§ **TO DO**:
Each line that holds the word "with" should be returned.

§ **DATA EXCERPT**:

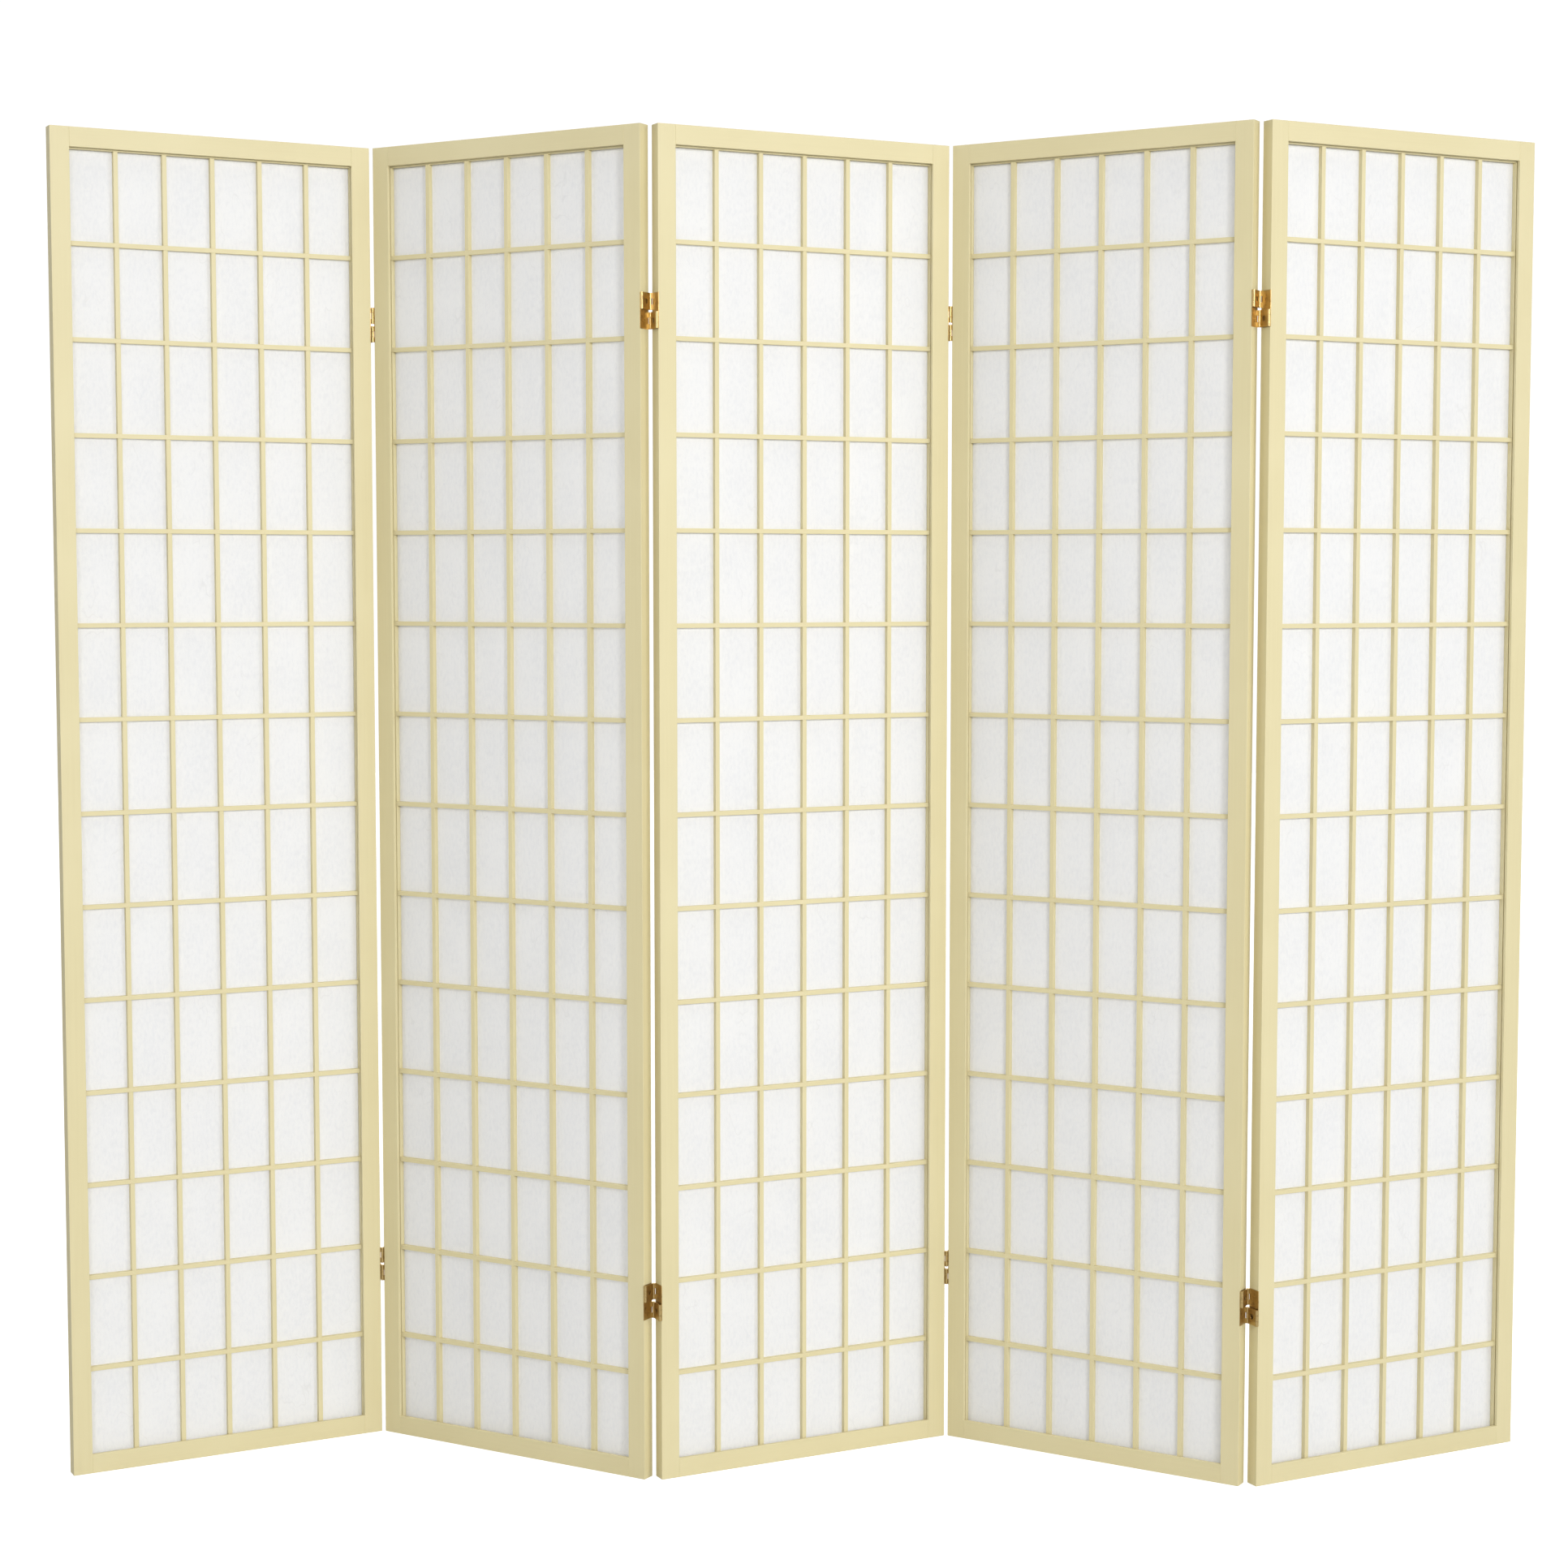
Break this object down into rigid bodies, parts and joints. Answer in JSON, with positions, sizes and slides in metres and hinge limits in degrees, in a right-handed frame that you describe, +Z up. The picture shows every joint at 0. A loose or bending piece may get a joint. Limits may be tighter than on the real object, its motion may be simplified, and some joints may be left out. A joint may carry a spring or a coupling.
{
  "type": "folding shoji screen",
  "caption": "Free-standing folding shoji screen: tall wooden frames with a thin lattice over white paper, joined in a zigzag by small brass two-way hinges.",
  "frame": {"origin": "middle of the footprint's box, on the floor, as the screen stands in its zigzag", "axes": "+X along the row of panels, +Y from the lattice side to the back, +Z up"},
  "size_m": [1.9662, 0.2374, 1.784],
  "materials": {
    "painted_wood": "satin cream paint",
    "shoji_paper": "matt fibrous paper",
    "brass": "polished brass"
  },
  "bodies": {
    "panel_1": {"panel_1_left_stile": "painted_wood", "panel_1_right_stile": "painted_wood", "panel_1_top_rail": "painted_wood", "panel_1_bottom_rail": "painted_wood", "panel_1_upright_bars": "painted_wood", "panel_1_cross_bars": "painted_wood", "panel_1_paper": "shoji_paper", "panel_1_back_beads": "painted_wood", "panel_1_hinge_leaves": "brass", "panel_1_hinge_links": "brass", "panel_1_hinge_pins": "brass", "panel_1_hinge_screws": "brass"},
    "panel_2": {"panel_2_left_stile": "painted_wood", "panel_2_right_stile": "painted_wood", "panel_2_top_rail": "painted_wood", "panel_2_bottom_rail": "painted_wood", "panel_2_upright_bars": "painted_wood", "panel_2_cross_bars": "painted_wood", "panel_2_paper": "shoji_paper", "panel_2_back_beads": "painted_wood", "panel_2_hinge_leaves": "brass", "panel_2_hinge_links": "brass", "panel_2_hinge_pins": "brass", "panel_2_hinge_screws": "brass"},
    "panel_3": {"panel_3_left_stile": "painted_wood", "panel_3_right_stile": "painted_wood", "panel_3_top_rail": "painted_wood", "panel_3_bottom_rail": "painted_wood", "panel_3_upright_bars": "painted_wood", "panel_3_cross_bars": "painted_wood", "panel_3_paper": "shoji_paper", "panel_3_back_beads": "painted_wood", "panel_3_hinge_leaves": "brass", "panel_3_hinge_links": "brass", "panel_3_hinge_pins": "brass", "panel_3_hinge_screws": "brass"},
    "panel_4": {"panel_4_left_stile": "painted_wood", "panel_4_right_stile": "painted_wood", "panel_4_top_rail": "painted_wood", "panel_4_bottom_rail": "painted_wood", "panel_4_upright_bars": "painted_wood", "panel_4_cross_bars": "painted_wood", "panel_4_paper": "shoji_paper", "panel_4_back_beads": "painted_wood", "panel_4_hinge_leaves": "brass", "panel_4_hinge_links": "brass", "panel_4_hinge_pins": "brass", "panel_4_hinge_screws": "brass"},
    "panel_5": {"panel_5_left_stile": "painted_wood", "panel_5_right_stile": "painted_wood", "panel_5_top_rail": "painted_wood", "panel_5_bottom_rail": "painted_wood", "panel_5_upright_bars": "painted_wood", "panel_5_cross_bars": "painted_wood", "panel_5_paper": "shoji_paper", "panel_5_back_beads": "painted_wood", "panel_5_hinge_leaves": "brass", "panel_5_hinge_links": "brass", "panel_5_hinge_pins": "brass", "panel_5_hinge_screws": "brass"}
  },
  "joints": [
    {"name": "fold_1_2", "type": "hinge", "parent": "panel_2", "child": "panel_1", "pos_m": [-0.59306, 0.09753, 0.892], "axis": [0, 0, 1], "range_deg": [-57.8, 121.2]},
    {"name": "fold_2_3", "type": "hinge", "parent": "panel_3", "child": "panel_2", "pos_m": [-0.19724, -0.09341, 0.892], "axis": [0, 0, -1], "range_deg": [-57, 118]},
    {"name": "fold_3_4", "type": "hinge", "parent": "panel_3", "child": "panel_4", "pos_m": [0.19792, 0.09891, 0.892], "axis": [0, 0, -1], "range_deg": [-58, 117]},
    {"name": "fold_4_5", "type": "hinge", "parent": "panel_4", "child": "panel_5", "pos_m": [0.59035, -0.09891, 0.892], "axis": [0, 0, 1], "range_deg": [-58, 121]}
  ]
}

§ **TASK RESULT**:
Break this object down into rigid bodies, parts and joints. Answer in JSON, with positions, sizes and slides in metres and hinge limits in degrees, in a right-handed frame that you describe, +Z up. The picture shows every joint at 0. A loose or bending piece may get a joint. Limits may be tighter than on the real object, its motion may be simplified, and some joints may be left out. A joint may carry a spring or a coupling.
  "caption": "Free-standing folding shoji screen: tall wooden frames with a thin lattice over white paper, joined in a zigzag by small brass two-way hinges.",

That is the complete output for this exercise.